- _Brief_:
Restate, exactly and only, the lines from the first through the line containing "import Module from 'manifold-3d';".

- _Dataset extract_:
┌──
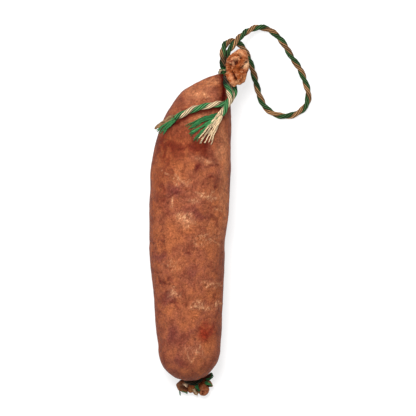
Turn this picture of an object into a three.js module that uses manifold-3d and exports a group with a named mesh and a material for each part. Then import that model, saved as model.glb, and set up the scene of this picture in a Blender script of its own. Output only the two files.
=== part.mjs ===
// Garlic pork sausage: a dry-cured filling in a natural casing, with both ends gathered and tied
// in two-colour twine, a hanging loop and two loose tails at the neck.
// Millimetres. +X right, +Y towards the hanging loop, +Z up from the table it lies on.
import * as THREE from 'three';
import { mergeVertices } from 'three/addons/utils/BufferGeometryUtils.js';
import Module from 'manifold-3d';

const wasm = await Module();
wasm.setup();

// Driving dimensions
const TWINE = 4.1;
const GAP = 0.32;
const NECK = { centre: [19.2, 97.6, 21.5], radius: 2.8 };
const END_NECK = { tiltDown: 38, tiltRight: 9, radius: 3.2, length: 6.5 };
const END_TWINE = 3.2;
const KNOB_CENTRE = [25.0, 100.6, 36.0];
const TUFT_CENTRE = [-4.0, -106.0, 6.6];
// The route numbers are measured from a point that lies this far from the middle of the whole
const MIDDLE = [-0.27, -0.27];

// Outline of the filled casing: y along it, left and right from above, low and high from the side
const STATIONS = [
  [-83.2, -27.0, 13.3, 2.6, 40.6],
  [-70.2, -28.4, 14.3, 1.6, 42.0],
  [-50.7, -30.0, 15.6, 0.4, 43.4],
  [-31.2, -31.5, 16.5, -0.4, 45.2],
  [-11.7, -32.6, 16.8, -0.8, 46.2],
  [7.8, -32.6, 18.3, -0.8, 47.3],
  [27.3, -31.5, 19.7, -0.8, 47.6],
  [40.3, -30.2, 20.5, -0.6, 47.2],
  [53.3, -28.1, 20.7, 0.2, 46.0],
  [66.3, -23.7, 20.5, 2.0, 43.4],
  [74.1, -19.8, 20.3, 3.8, 40.8],
  [79.3, -16.4, 20.4, 5.4, 38.4],
  [84.5, -12.2, 20.6, 7.8, 35.6],
  [89.7, -4.2, 21.1, 11.6, 31.9],
  [92.3, 1.0, 21.4, 14.2, 29.3],
  [94.2, 6.2, 21.7, 16.4, 26.9],
  [95.0, 11.6, 21.9, 17.8, 25.3],
  [95.6, 16.2, 22.0, 18.7, 24.3],
  [98.2, 16.4, 22.0, 18.7, 24.3],
  [100.2, 16.9, 21.9, 19.0, 24.1],
];

const SKIN = { rings: 46, sides: 40, capRings: 15, neckRings: 3 };

// Pleats of the gathered ends and the fillet into the far neck: depth as a share of the radius,
// and how soon they fade away from the neck
const NECK_PLEATS = { depth: 0.10, fade: 5, start: 96.4, ramp: 1.5 };
const END_PLEATS = { depth: 0.16, fade: 0.22 };
const END_FILLET = { depth: 0.10, fade: 0.08 };
const BODY_RADIUS = 24;

// Small helpers on [x, y, z] lists
const add = (a, b, s = 1) => [a[0] + s * b[0], a[1] + s * b[1], a[2] + s * b[2]];
const dot = (a, b) => a[0] * b[0] + a[1] * b[1] + a[2] * b[2];
const radians = (degrees) => degrees * Math.PI / 180;
const mix = (a, b, t) => a + (b - a) * t;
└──
- _Exercise solution_:
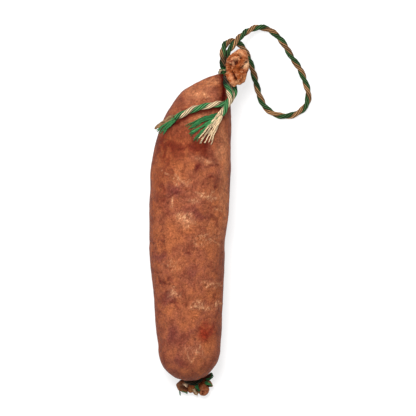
Turn this picture of an object into a three.js module that uses manifold-3d and exports a group with a named mesh and a material for each part. Then import that model, saved as model.glb, and set up the scene of this picture in a Blender script of its own. Output only the two files.
=== part.mjs ===
// Garlic pork sausage: a dry-cured filling in a natural casing, with both ends gathered and tied
// in two-colour twine, a hanging loop and two loose tails at the neck.
// Millimetres. +X right, +Y towards the hanging loop, +Z up from the table it lies on.
import * as THREE from 'three';
import { mergeVertices } from 'three/addons/utils/BufferGeometryUtils.js';
import Module from 'manifold-3d';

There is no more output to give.